Jon Gruden used a racist trope to describe NFLPA executive director DeMaurice Smith, then spent Friday digging himself a deeper hole. (Photo by Justin K. Aller/Getty Images)
Jon Gruden used a racist trope to describe NFLPA executive director DeMaurice Smith, then spent Friday digging himself a deeper hole. (Photo by Justin K. Aller/Getty Images) (Justin K. Aller via Getty Images)

Gruden told the WSJ that he was angry at the time he wrote the email because of the NFL lockout, and because of the direction players were taking under Smith's guidance in negotiations with league owners.

(Perhaps Gruden is unclear on what a lockout actually is, so let's help: The owners locked the players out, Jon. The players didn't strike, they were locked out. Team owners kept them away.)
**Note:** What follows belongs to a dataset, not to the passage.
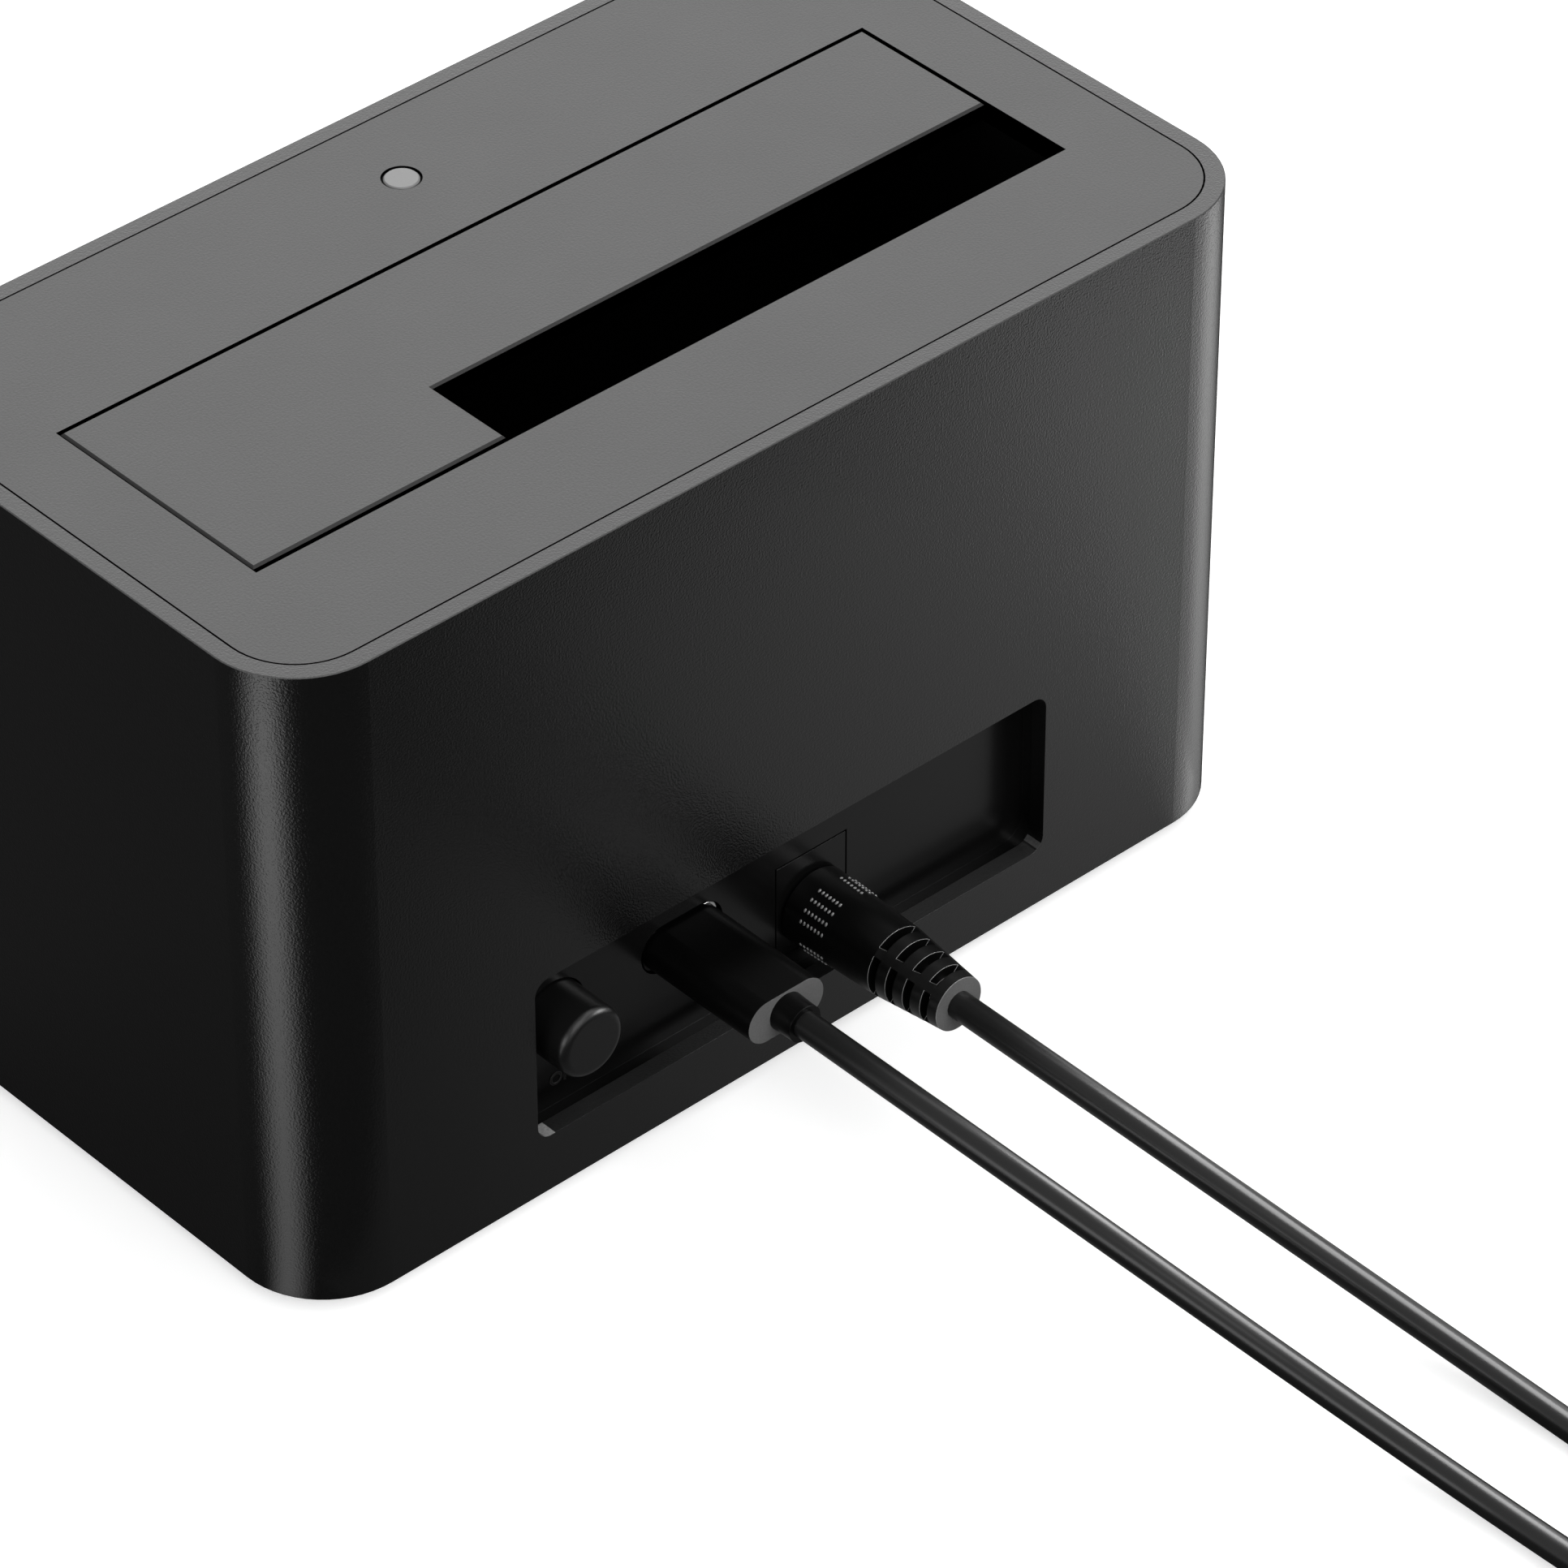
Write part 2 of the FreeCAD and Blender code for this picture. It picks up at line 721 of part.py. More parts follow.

Gruden told the WSJ and The Athletic that he was upset because of the labor unrest, but why? He wasn't a coach at the time, hadn't coached in three years. And even if he were coaching then, the players have a union. While we can quibble about how effective the NFLPA is, the union is there to protect their interests and negotiate on their behalf when it's time for a CBA to be worked out.

It's giving off strong "shut up and play to entertain me" vibes, but maybe that's just us.

Gruden also pulled out the ol' "I don't have a racist bone in my body," line, which, ugh. As far as we know, scientists have yet to find racist bones in the body of any human, so can we please retire that one?

The worst, though, is the gaslighting around his lips comment. Gruden is going with the story that he says people have "rubber lips" when he suspects they're lying, which is a new term to these eyes, but let's believe that part is true.

"Rubber lips" and "his lips are as big as michellin tires" are distinctly different things. Trying to convince us they aren't is gaslighting. Gruden took direct aim at Smith's appearance as a means of insult and derogation using an anti-Black trope.

If he thought Smith a liar or someone he didn't trust, he could have said so. Instead, he used a sophomoric mangling of Smith's first name to paint him as a dullard and tacked on a second bigoted insult for good measure.

Had he just apologized, this could have been moved on from quicker. But like Urban Meyer earlier this week arbitrarily dragging his No. 1 pick rookie quarterback into his own mess, Gruden is likely facing a lot more repair work in the locker room because he couldn't just do the right thing and own his mistake.

No amount of gaslighting or equivocating can save him from that.